▶ Extracted entries
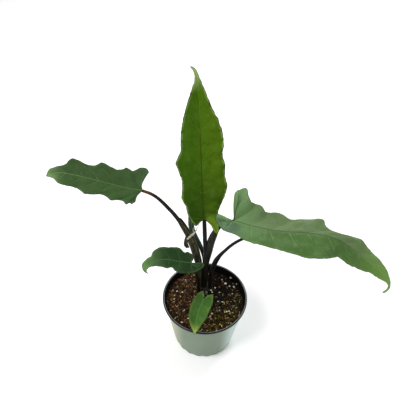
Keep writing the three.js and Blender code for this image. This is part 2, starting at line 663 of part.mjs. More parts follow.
function crownGeometry(extra = 0) {
  const ring = (share, height) => {
    const points = [];
    for (let k = 0; k < CROWN.segments; k += 1) {
      const angle = (2 * Math.PI * k) / CROWN.segments;
      const scar = 1 + 0.04 * Math.cos(5 * angle + height / 6);
      points.push(new THREE.Vector3(
        CROWN.x + (CROWN.halfWidth * share * scar + extra) * Math.cos(angle),
        CROWN.y + (CROWN.halfDepth * share * scar + extra) * Math.sin(angle),
        height,
      ));
    }
    return points;
  };
  return loft([
    ring(0.6, CROWN.bottom - extra), ring(0.95, CROWN.bottom + 6), ring(1, SOIL_LEVEL - 4),
    ring(1, SOIL_LEVEL + 2), ring(0.95, CROWN.top + extra),
  ]);
}

const group = new THREE.Group();

function addPiece(name, geometry, finish) {
  const [color, roughness] = FINISHES[finish];
  const material = new THREE.MeshStandardMaterial({ color, roughness, metalness: 0 });
  const mesh = new THREE.Mesh(geometry, material);
  mesh.name = name;
  group.add(mesh);
}

const blades = {};
for (const [name, spec] of Object.entries(BLADES)) {
  blades[name] = new Blade(spec);
  addPiece(name, blades[name].geometry(), spec.finish);
}

// The newest leaf's petiole stands in the mouth of the older sheath next to it
const newestPetiole = solidOf(stalkGeometry(STALKS.upright_leaf_petiole, GAP));
for (const [name, spec] of Object.entries(STALKS)) {
  let stalk = solidOf(stalkGeometry(spec));
  if (spec.carries) {
    stalk = stalk.subtract(solidOf(blades[spec.carries].seat()));
  }
  if (name === 'right_leaf_petiole') {
    stalk = stalk.subtract(newestPetiole);
  }
  addPiece(name, geometryOf(largestBody(stalk)), spec.finish);
}

const leftSheath = solidOf(stalkGeometry(STALKS.left_leaf_petiole, GAP));
const dryRim = solidOf(dryRimGeometry()).subtract(leftSheath);
addPiece('dry_sheath_rim', geometryOf(largestBody(dryRim)), 'dryRim');

addPiece('crown', crownGeometry(), 'crown');
addPiece('soil', soilGeometry([
  solidOf(crownGeometry(GAP)),
  solidOf(stalkGeometry(STALKS.low_leaf_petiole, GAP)),
  solidOf(stalkGeometry(STALKS.front_leaf_petiole, GAP)),
]), 'soil');
addPiece('pot', potGeometry(), 'pot');

export default group;
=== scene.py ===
"""A young potted Alocasia lauterbachiana: the fine leaves, stalks, soil and pot round its frame.

The makers work in millimetres, +Z up, with the plant seen from -Y and above, and the meshes
are in metres.
"""

import math

import bpy
import numpy as np
from bpy.props import FloatProperty, FloatVectorProperty, IntProperty, PointerProperty
from mathutils import Matrix, Vector, noise


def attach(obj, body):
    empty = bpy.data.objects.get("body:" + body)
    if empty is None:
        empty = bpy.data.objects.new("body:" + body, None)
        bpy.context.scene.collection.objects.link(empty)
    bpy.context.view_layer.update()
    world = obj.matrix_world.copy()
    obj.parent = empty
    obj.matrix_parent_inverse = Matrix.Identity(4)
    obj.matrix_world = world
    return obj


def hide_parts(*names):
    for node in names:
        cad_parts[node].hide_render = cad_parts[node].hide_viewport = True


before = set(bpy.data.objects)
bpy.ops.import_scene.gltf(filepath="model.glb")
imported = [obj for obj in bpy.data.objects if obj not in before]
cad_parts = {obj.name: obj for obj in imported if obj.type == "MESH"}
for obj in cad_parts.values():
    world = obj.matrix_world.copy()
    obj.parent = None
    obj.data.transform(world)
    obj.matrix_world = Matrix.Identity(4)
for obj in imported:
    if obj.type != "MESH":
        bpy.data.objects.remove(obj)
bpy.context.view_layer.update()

bl_info = {
    "name": "Potted Alocasia",
    "version": (1, 0, 0),
    "blender": (4, 5, 0),
    "location": "3D View > Sidebar > Alocasia",
    "description": "Builds a young potted Alocasia with waved blades, sheathed stalks and soil",
    "category": "Object",
}

BODY = "root"
MM = 0.001
FRONT = np.array([0.0, -1.0, 0.0])


def linear(hexcode):
    """A colour written as on screen, as the linear red, green and blue that a shader takes."""
    channels = [int(hexcode[k : k + 2], 16) / 255 for k in (0, 2, 4)]
    return tuple(c / 12.92 if c <= 0.04045 else ((c + 0.055) / 1.055) ** 2.4 for c in channels)


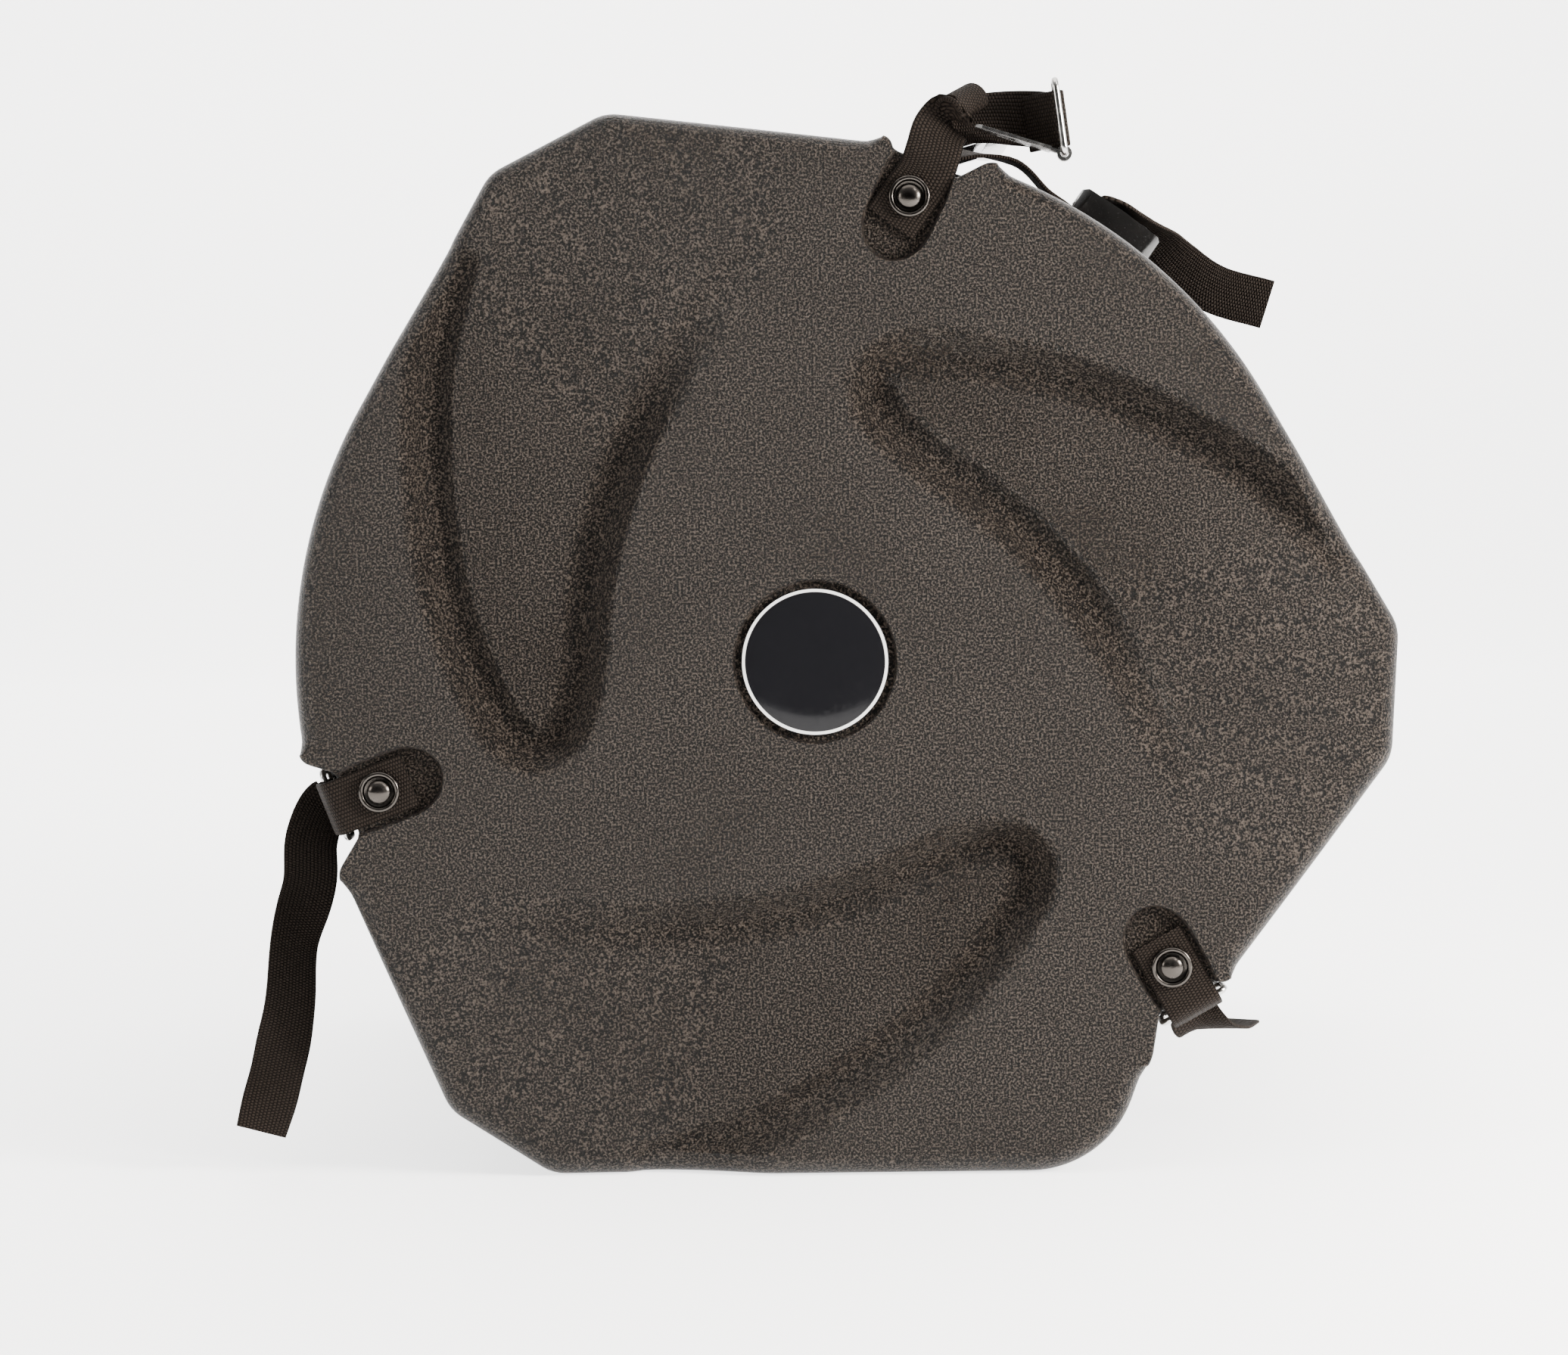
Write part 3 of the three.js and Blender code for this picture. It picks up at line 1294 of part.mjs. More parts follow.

▶ Your goal
Retype, exactly and in full, the lines above from the one containing "in imported if" through the one containing "bpy.data.objects.remove(obj)".

▶ Answer to the task
cad_parts = {obj.name: obj for obj in imported if obj.type == "MESH"}
for obj in cad_parts.values():
    world = obj.matrix_world.copy()
    obj.parent = None
    obj.data.transform(world)
    obj.matrix_world = Matrix.Identity(4)
for obj in imported:
    if obj.type != "MESH":
        bpy.data.objects.remove(obj)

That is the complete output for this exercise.